An exodus of moderate proportions was already underway when RTX launchedinto the G'n'R-tinged throttler "Joint Chief". More than a few fair-weather fans marched out, literally with middle fingers blazing, because they just couldn't take Jen Herrema - clad in her giant poncho with huge fur collar and denim with more holes than material, dripping with mammoth silver and turquoise accoutrements, hair a bleached-out rat's nest - taking a nonchalant swing at a feedback-emitting microphone and then refusing to sing for five songs, just moodily strutting around the stage striking rock god poses, including the occasional Keith Richards-style slouchy lean against guitarist Jaimo Welch. The bassist looked straight out of 1985, wearing a shrunken waistcoat and an Axl-style rag over his straggly, greasy mane.

Fuelled by an unbroken chain of Virginia Slim 100s, Herrema exuded bad attitude and hell-bound indifference, which, apparently, turned off some people expecting something else, though god knows what.
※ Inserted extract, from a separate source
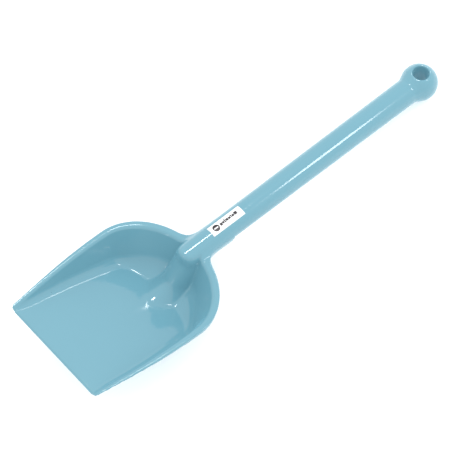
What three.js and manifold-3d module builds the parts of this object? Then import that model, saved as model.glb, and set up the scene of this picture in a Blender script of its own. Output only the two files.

Those are precisely the qualities that everyone - or at least I - reveres her for, and adding it to her melding of leggy, wasted loveliness, backwoods scuzziness and genuine American sleaze, she's an icon of underground glamour. And then there's the voice - a creature of its own, a feral, drug-ravaged, phlegm-hocking howl that sneered, drawled and spit through the fetid bogs of so many Royal Trux albums that scored my adolescence. If I could have seen Herrema and Hagerty during the peak of my 16-year-old Royal Trux hero-worshipping and they had displayed a similar brand of flagrant disinterest in pleasing the audience, I probably would have swooned, which is why I didn't get the displeasure of this contingent that apparently expected an audience appreciation night for their cash. And if they hadn't already checked their balls at the cloakroom to avoid them being rocked off by the thunderingly tanked torrent of righteous riffage that is Bad Wizard, they were doubly screwed.

The band behind Herrema kept the Camaro running, though, while Herrema sauntered around stage, blistering through the behemoth of an album opener known as Limozine, the gorgeously anthemic Speed to Roam, the eerie Heavy Gator, and the sparse power ballad PB&J. After some earnest imploring from a PR guy that commandeered the microphone, saying, "C'mon, Jen, sing for them!" Herrema reluctantly reclaimed the mike, rolling through Pulling Out Now and the epic Resurrect between swigs of champagne, but not before muttering defiantly about not being accustomed to doing what's asked of her. An anticlimactic end saw Herrema and co. practically drop their instruments and sulk offstage, prompting a litany of expletives from some of the audience. But for a band whose album cover art is a grotesquely arcane, beautiful drawing of two skulls melded by a shared set of teeth and eye sockets, fronted by a woman who's never been inclined to yield to commerciality or public opinion, it was a perfect conclusion to what had become a resolute, characteristically Trux rebuttal to all those too uptight to sit back and enjoy the entropy stirred up by rock'n'roll's veterans of disorder.